I, for one, am often curious about what a writer looks like after I have read his or her work.
I also included full-page color pictures and drawings of these gifted and courageous women. . . . Included are pictures/drawings of family members, places they lived, and significant artifacts like desks they used and original manuscripts.
Any available artwork should be printed at the beginning of each chapter to gove the reader an idea of what each person looked like as well as show what type of status each held.
The Ideal Vehicle: I have included six commercial trailers for the A&E special, Shakespeare's Sisters . . .
In one sense the web version will be better than the book version because there are no limitations. The web version will allow anyone to access specific information easily. However, the book version is essential because it is a concrete form of communication that can be burned, but can not be unplugged and is therefore more reliable. The book version is also unmonitored and not easily traced, so that if any anti-women's writers groups rise up this collection of works will be spread out and preserved until the movement passes and they can be brought out again.
[One proposes including "reality based holograms" of early women writers so that students can ask them questions and hear them read their work.]
As you know, I have received an offer from FOX asking me to write the scripts for a new television series, Fed Up: When Women Writers Attack.

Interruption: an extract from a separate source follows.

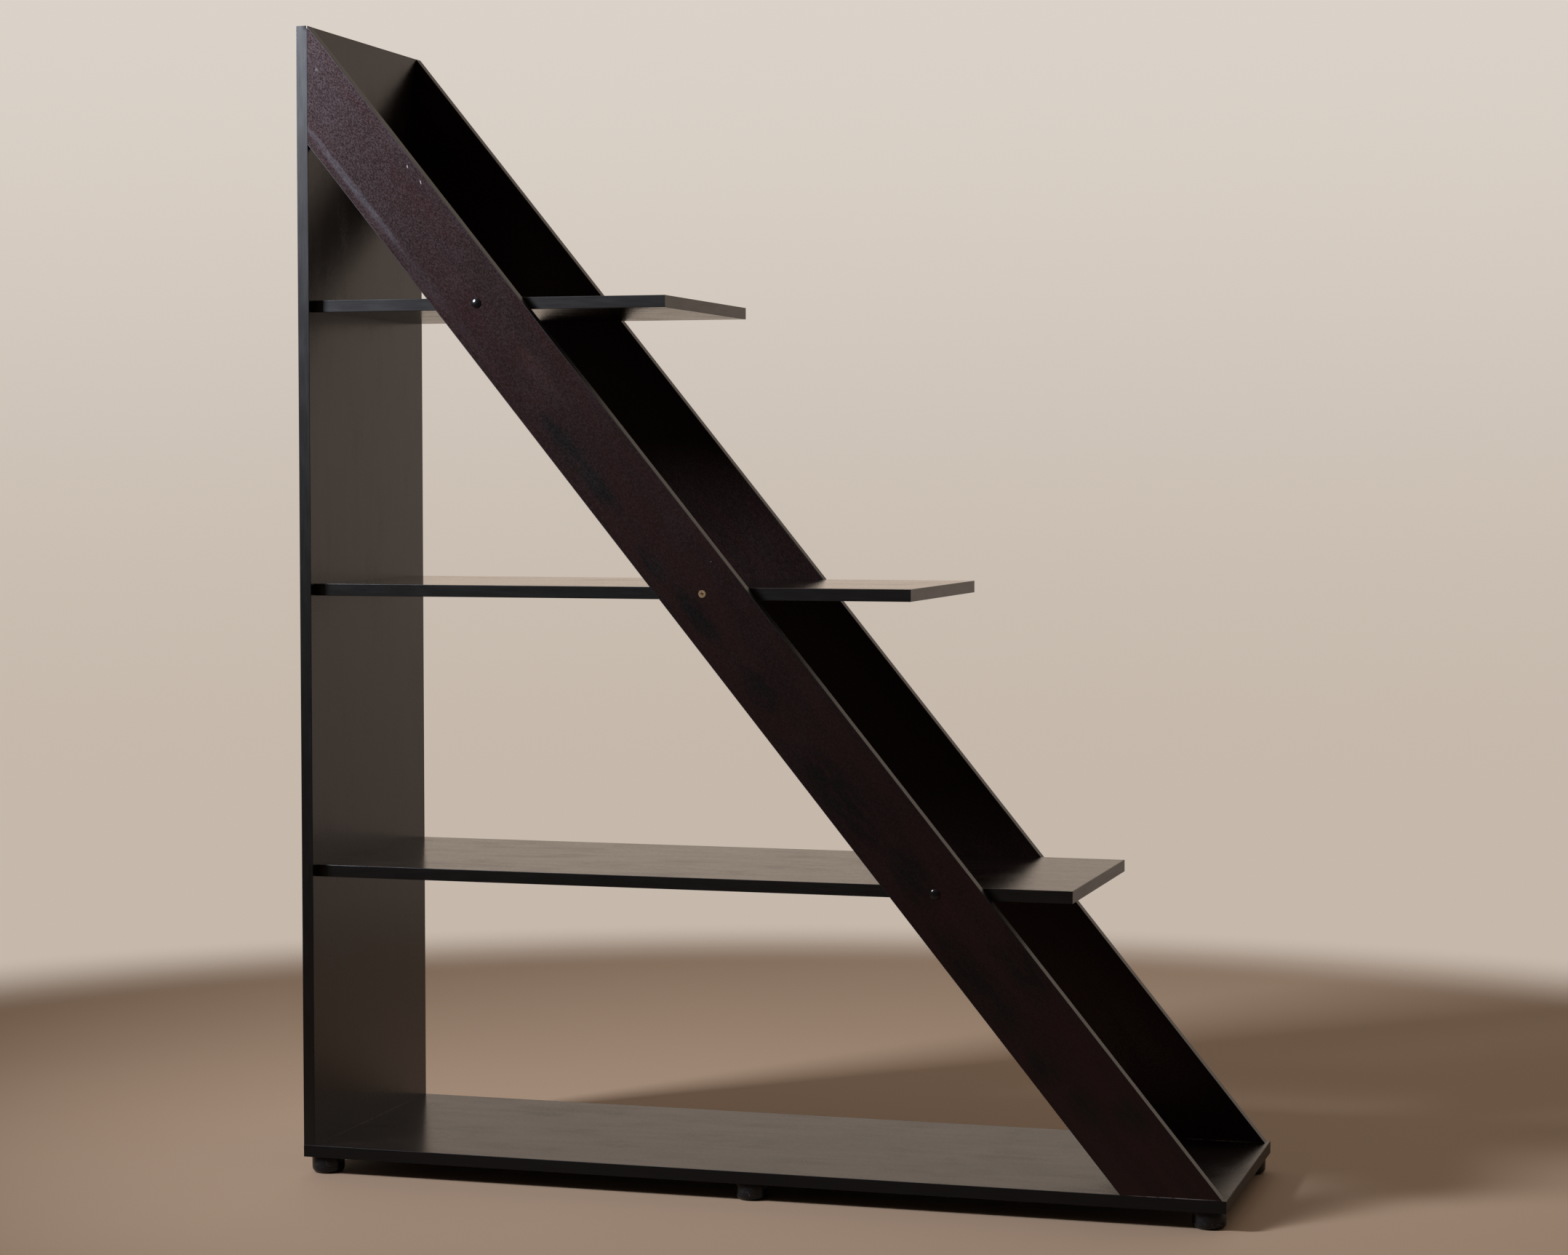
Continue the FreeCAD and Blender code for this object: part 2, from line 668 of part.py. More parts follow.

I have also considered creating a website about early women's literature. However, I have chosen to use Woolf's own medium, the written word, for the anthology.
[M]y first degree is in secondary education, and my passions lie with teenagers. Thus our project became what you see today: the Choose Your Own Adventure Series. . . .As the novel progresses, you are faced with choices, and each choice leads to a different path.
We decided to create a virtual community consisting of one man street that is divided into blocks. Each block will have [a] certain theme and will contain several houses. Every woman writer will have her own house and within that house the exploring student can find information on the writer's life and work.